# WRITTEN PROBLEM
Write out the full set of records below exactly.

# INPUT ROWS
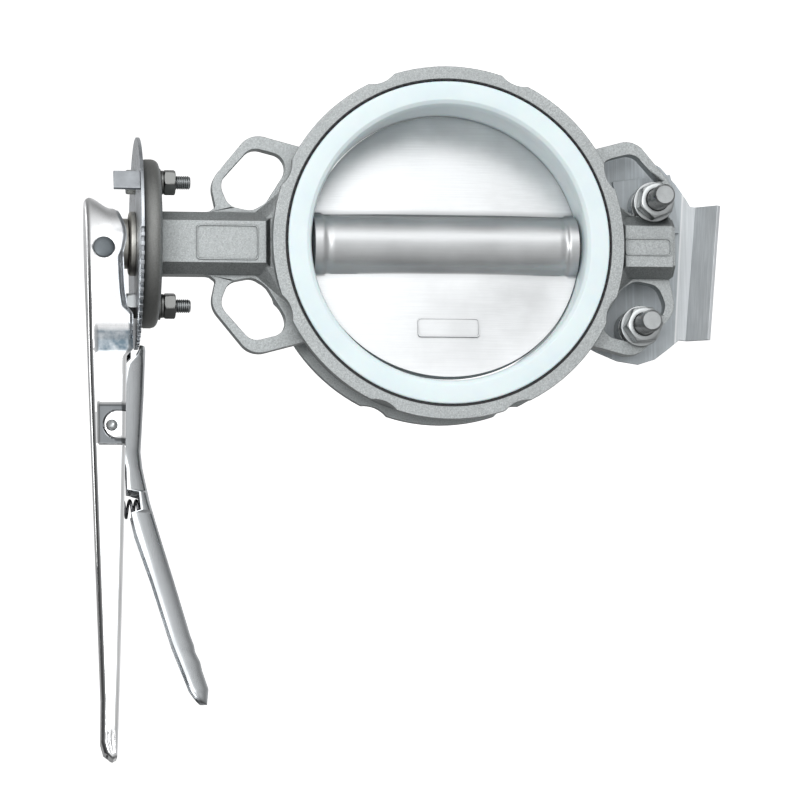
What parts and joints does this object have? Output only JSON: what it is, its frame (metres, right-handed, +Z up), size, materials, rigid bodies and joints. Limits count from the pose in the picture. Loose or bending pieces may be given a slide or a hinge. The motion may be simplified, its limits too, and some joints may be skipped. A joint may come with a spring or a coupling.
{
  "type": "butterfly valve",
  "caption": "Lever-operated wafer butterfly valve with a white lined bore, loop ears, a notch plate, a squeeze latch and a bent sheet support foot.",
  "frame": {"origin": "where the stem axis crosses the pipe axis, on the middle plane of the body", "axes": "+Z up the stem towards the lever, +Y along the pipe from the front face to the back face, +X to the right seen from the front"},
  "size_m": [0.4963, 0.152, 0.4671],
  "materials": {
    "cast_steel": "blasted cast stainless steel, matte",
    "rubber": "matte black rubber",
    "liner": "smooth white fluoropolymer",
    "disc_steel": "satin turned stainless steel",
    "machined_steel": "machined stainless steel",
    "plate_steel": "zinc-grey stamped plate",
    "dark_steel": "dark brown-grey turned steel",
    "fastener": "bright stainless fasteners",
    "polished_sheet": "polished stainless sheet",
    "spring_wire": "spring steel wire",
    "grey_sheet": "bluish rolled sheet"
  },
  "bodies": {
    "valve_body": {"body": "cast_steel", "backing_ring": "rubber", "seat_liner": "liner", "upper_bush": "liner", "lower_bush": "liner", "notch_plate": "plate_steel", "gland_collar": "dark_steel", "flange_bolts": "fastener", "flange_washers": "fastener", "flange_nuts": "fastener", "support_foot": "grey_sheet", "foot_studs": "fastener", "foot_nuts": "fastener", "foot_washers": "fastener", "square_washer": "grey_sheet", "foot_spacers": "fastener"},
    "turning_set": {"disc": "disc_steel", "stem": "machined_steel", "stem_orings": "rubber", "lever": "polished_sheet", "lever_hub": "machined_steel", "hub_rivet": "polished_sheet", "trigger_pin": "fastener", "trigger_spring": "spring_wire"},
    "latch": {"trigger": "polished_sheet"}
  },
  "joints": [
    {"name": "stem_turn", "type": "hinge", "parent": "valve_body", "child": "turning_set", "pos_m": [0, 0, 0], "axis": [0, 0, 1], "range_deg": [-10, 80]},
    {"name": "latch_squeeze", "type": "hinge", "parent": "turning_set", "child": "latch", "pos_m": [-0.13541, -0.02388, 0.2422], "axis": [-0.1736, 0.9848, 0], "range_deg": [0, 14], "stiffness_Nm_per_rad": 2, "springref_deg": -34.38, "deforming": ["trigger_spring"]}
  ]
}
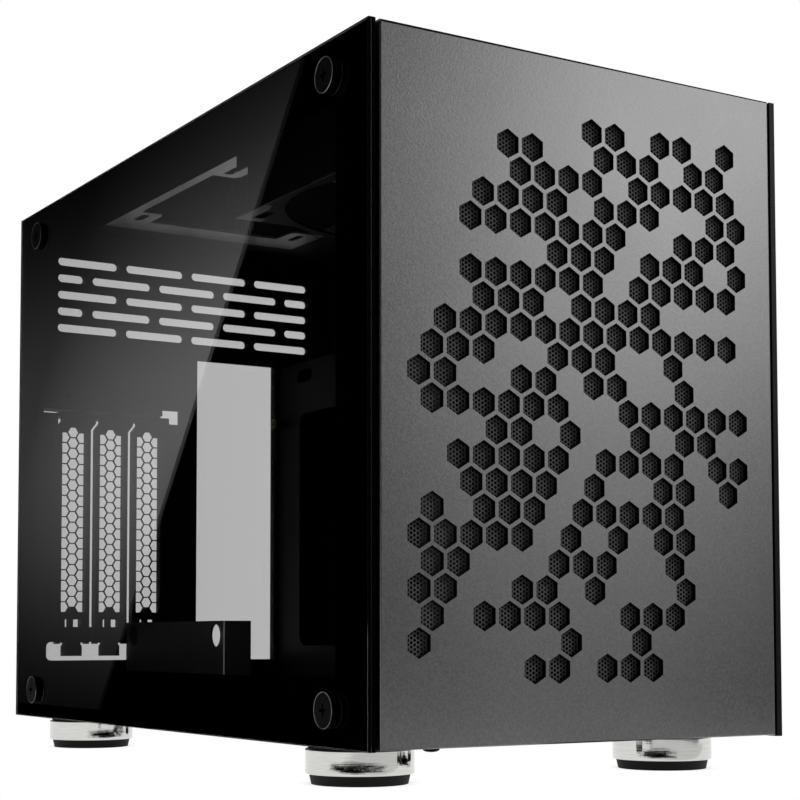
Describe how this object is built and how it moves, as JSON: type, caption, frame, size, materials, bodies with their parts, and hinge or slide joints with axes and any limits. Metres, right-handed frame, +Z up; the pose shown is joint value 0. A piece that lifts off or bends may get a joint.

# ANSWER TO THIS PROBLEM
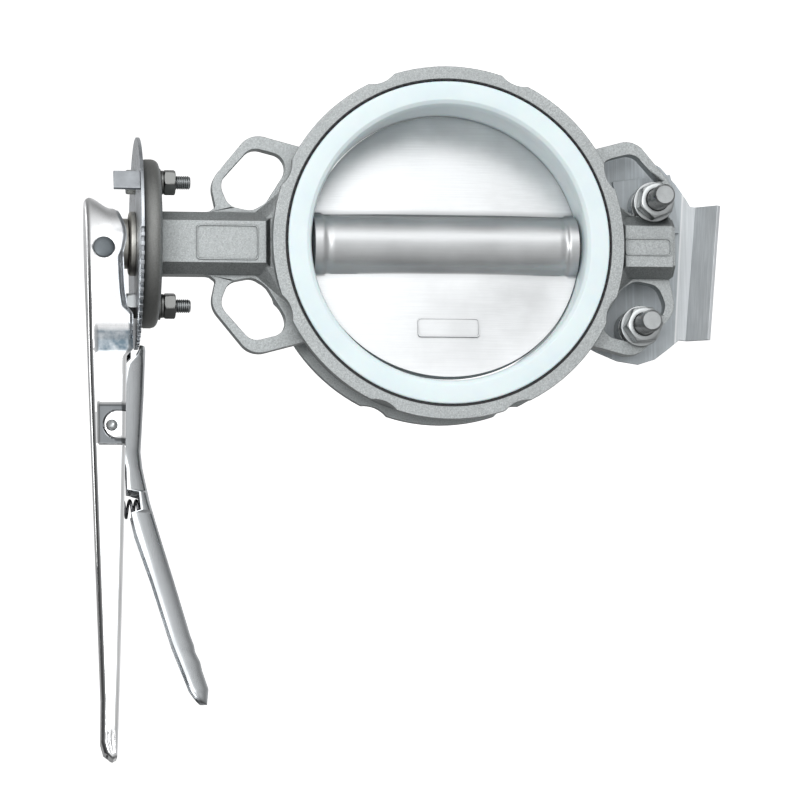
What parts and joints does this object have? Output only JSON: what it is, its frame (metres, right-handed, +Z up), size, materials, rigid bodies and joints. Limits count from the pose in the picture. Loose or bending pieces may be given a slide or a hinge. The motion may be simplified, its limits too, and some joints may be skipped. A joint may come with a spring or a coupling.
{
  "type": "butterfly valve",
  "caption": "Lever-operated wafer butterfly valve with a white lined bore, loop ears, a notch plate, a squeeze latch and a bent sheet support foot.",
  "frame": {"origin": "where the stem axis crosses the pipe axis, on the middle plane of the body", "axes": "+Z up the stem towards the lever, +Y along the pipe from the front face to the back face, +X to the right seen from the front"},
  "size_m": [0.4963, 0.152, 0.4671],
  "materials": {
    "cast_steel": "blasted cast stainless steel, matte",
    "rubber": "matte black rubber",
    "liner": "smooth white fluoropolymer",
    "disc_steel": "satin turned stainless steel",
    "machined_steel": "machined stainless steel",
    "plate_steel": "zinc-grey stamped plate",
    "dark_steel": "dark brown-grey turned steel",
    "fastener": "bright stainless fasteners",
    "polished_sheet": "polished stainless sheet",
    "spring_wire": "spring steel wire",
    "grey_sheet": "bluish rolled sheet"
  },
  "bodies": {
    "valve_body": {"body": "cast_steel", "backing_ring": "rubber", "seat_liner": "liner", "upper_bush": "liner", "lower_bush": "liner", "notch_plate": "plate_steel", "gland_collar": "dark_steel", "flange_bolts": "fastener", "flange_washers": "fastener", "flange_nuts": "fastener", "support_foot": "grey_sheet", "foot_studs": "fastener", "foot_nuts": "fastener", "foot_washers": "fastener", "square_washer": "grey_sheet", "foot_spacers": "fastener"},
    "turning_set": {"disc": "disc_steel", "stem": "machined_steel", "stem_orings": "rubber", "lever": "polished_sheet", "lever_hub": "machined_steel", "hub_rivet": "polished_sheet", "trigger_pin": "fastener", "trigger_spring": "spring_wire"},
    "latch": {"trigger": "polished_sheet"}
  },
  "joints": [
    {"name": "stem_turn", "type": "hinge", "parent": "valve_body", "child": "turning_set", "pos_m": [0, 0, 0], "axis": [0, 0, 1], "range_deg": [-10, 80]},
    {"name": "latch_squeeze", "type": "hinge", "parent": "turning_set", "child": "latch", "pos_m": [-0.13541, -0.02388, 0.2422], "axis": [-0.1736, 0.9848, 0], "range_deg": [0, 14], "stiffness_Nm_per_rad": 2, "springref_deg": -34.38, "deforming": ["trigger_spring"]}
  ]
}
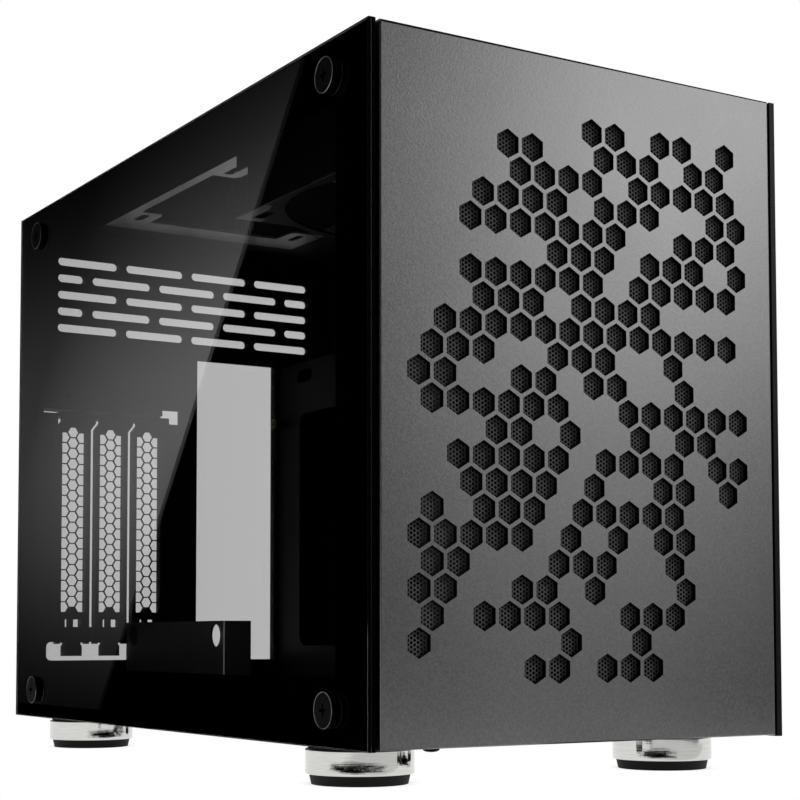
Describe how this object is built and how it moves, as JSON: type, caption, frame, size, materials, bodies with their parts, and hinge or slide joints with axes and any limits. Metres, right-handed frame, +Z up; the pose shown is joint value 0. A piece that lifts off or bends may get a joint.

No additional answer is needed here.